2023 Keynote and Featured Presenters

Our Keynote Speaker is Rochelle (Shelley) Rodrigo, Senior Director of the Writing Program; Associate Professor in the Rhetoric, Composition, and the Teaching of English (RCTE); Associate Writing Scholar in the Department of English; and Affiliate Faculty with the School of Information at the University of Arizona. In 2021, Shelley was elected Vice President of the National Council of Teachers of English (NCTE) and will serve as NCTE President beginning in fall 2023. She researches how “newer” technologies better facilitate communicative interactions, specifically teaching and learning. As well as co-authoring three editions of The Wadsworth/Cengage Guide to Research, Shelley also co-edited Rhetorically Rethinking Usability (Hampton Press). Her scholarly work has appeared in journals such as Composition Forum, Composition Studies, Computers and Composition, C&C Online, Technical Communication Quarterly, Teaching English in the Two-Year College¸ as well as various edited collections. In 2022 she became a Research Associate with The Readability Consortium and a Distinguished Fellow in the Center for University Education Scholarship (CUES) at the University of Arizona. In 2021 she won the Arizona Technology in Education Association’s Ruth Catalano Friend of Technology Innovation Award. In 2018 she became an Adobe Education Leader, in 2014 she was awarded Old Dominion University’s annual Teaching with Technology Award, in 2012 the Digital Humanities High Powered Computing Fellowship, and, in 2010 she became a Google Certified Teacher/Innovator. 

The keynote address, Let’s Talk about Reading, Baby: How It Is and How It Could Be, will take place in the morning on Thursday, March 23. Dr. Rodrigo will also lead a workshop called “Teaching” Reading: Let’s Get Over Feeling’ Mad and Sad and Bad that afternoon.

Featured Presenters

Kirsten M. Bradley is a 20-year veteran teacher of Norfolk Public Schools and currently teaches English 12 and Dual Enrollment courses. She has a Bachelor of Arts degree in English from San Diego State University, a Masters of Education in Curriculum and Instruction from the University of Virginia (UVA), a Gifted Endorsement (also from UVA), and is a Nationally Board Certified teacher. Bradley serves as a consultant for the Tidewater Writing Project and previously served on the Leadership Teaching Team for SURN–School/University Resource Network–through the College of William and Mary. Bradley has presented at several Norfolk Public Schools professional development workshops and at the 2018 Mid-Atlantic CCCC conference at Virginia Commonwealth University (VCU)

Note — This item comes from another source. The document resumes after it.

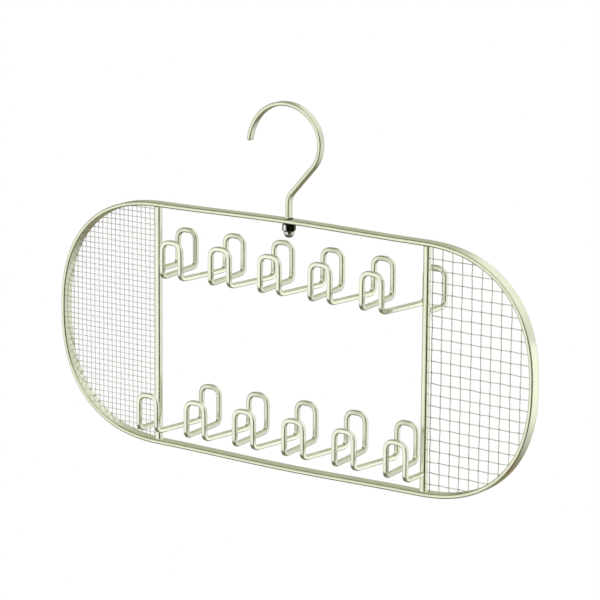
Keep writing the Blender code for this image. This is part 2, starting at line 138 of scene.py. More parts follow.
class HookSettings(bpy.types.PropertyGroup):
    radius: length("Inner radius", "Inside of the hook's top", 0.0276)
    top_place: length("Top place", "Place of the top's middle along X", 0.0005)
    top_drop: length("Top drop", "From the origin down to the inside of the top", 0.00047)
    tip_angle: angle("Tip angle", "Where the top's arc begins", 173.2)
    ease_angle: angle("Ease angle", "Where the tighter arc takes over", 42.0)
    ease_radius: length("Ease radius", "Middle radius of the tighter arc", 0.0228)
    slope: angle("Slope", "Steepness of the straight run", 47.7)
    neck_radius: length("Neck radius", "Middle radius above the stem", 0.0102)
    stem_place: length("Stem place", "Place of the strip's stem along X", 0.0030)
    strip: length("Strip thickness", "Thickness of the strip", 0.0028)
    depth: length("Strip depth", "Front to back size of the strip", 0.0052)
    edge: length("Strip edge", "Radius of the strip's edges", 0.0008)
    swivel: length("Swivel place", "Place of the stud and the nut along X", 0.0032)
    drop: length("Drop", "From the rod's seat down to the hoop's top", 0.0747)
    stud: length("Stud radius", "Outside radius of the thread", 0.0024)
    flats: length("Nut flats", "Distance across the nut's flats", 0.008)
    hexagon: length("Nut hexagon", "Height of the nut's hexagon", 0.0047)
    nut: length("Nut height", "Height of the whole nut", 0.0094)
    dome: length("Dome radius", "Radius of the nut's dome", 0.0035)
    nut_turn: angle("Nut turn", "How far the tightened nut's flats are turned", 18.0)


class FinishSettings(bpy.types.PropertyGroup):
    plate: tint("Satin plate", "Champagne satin plating", (0.84, 0.87, 0.69))
    # The edge tone is painted shade on the rounded edges, standing in for the dark reflections there.
    edge: tint("Edge tone", "Painted shade on the rounded edges", (0.44, 0.48, 0.29))
    hook: tint("Hook plate", "The hook's satin plating", (0.76, 0.80, 0.64))
    wire: tint("Coarse wire", "Drawn wire of the right end", (0.82, 0.85, 0.72))
    fine_wire: tint("Fine wire", "Drawn wire of the left end", (0.92, 0.97, 0.93))
    # The weld tone darkens the wires at their welded ends, and is painted shade where the woven wires
    # cross.
    weld: tint("Weld", "Weld darkening and painted crossing shade", (0.16, 0.16, 0.11))
    chrome: tint("Bright plate", "Polished nut", (0.82, 0.82, 0.80))
    # This dark tone is painted dark reflection and shade on the nut's corners, rims and crown, and the
    # painted shadow round the hook's foot.
    painted_dark: tint("Painted dark", "Darkened corners of the nut", (0.03, 0.03, 0.03))
    # A lighter copy of the frame's plating, painted lighter for the rails and the left post where more
    # light falls on them.
    rail: tint("Lighter plate", "Satin plating painted lighter for the rails and left post", (0.88, 0.91, 0.76))
    steel: tint("Stud steel", "Bare turned steel", (0.46, 0.45, 0.43))


class StudioSettings(bpy.types.PropertyGroup):
    azimuth: angle("Azimuth", "Camera's angle round the object", 35.367)
    elevation: angle("Elevation", "Camera's angle above level", 12.569)
    roll: angle("Roll", "Camera's tilt about its own axis", 0.445)
    distance: length("Distance", "From the camera to its aim", 2.05833)
    aim: point("Aim", "Point at the picture's middle", (0.012397, 0.0, -0.127644))
    lens: number("Lens", "Focal length in millimetres", 189.0)
    floor_drop: length("Floor drop", "From the origin down to the floor", 1.9)
    floor_radius: length("Floor radius", "Radius of the round floor", 0.7)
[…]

Maurita Lawrence Burden, Ed.S. teaches Dual Enrollment English and English 12 at Manor High in Portsmouth, Virginia. She has been teaching for 25 years and has taught middle school, high school, and college-level English. Maurita’s passion for writing led her to become a member of the Tidewater Writing Project. She is a Teacher Consultant and she developed and created several Professional Developments. Additionally, she teaches English Composition and Literature at Centura College and she is a fourth-year Reading, Language, and Literacy Ph.D. student at Concordia University Chicago. She believes, “If there’s a book that you want to read, but it hasn’t been written yet, then you must write it.” — Toni Morrison  

Tracy Spurlin-Saravanan is a high school English and history teacher with Chesapeake Public Schools.  She currently teaches English 11, AP English Language, and African American History.  She also teaches argumentative writing at Tidewater Community College and has taught conversational English at Zhejiang Wanli University in Ningbo, China.  A native of Detroit, she is passionate about the nonfiction narrative genre, argumentative writing, and African American history.  With master’s degrees in English literature and education, Tracy is also a writer.  In her spare time, she enjoys spending time with family, listening to jazz, writing, and watching Bruce Lee movies.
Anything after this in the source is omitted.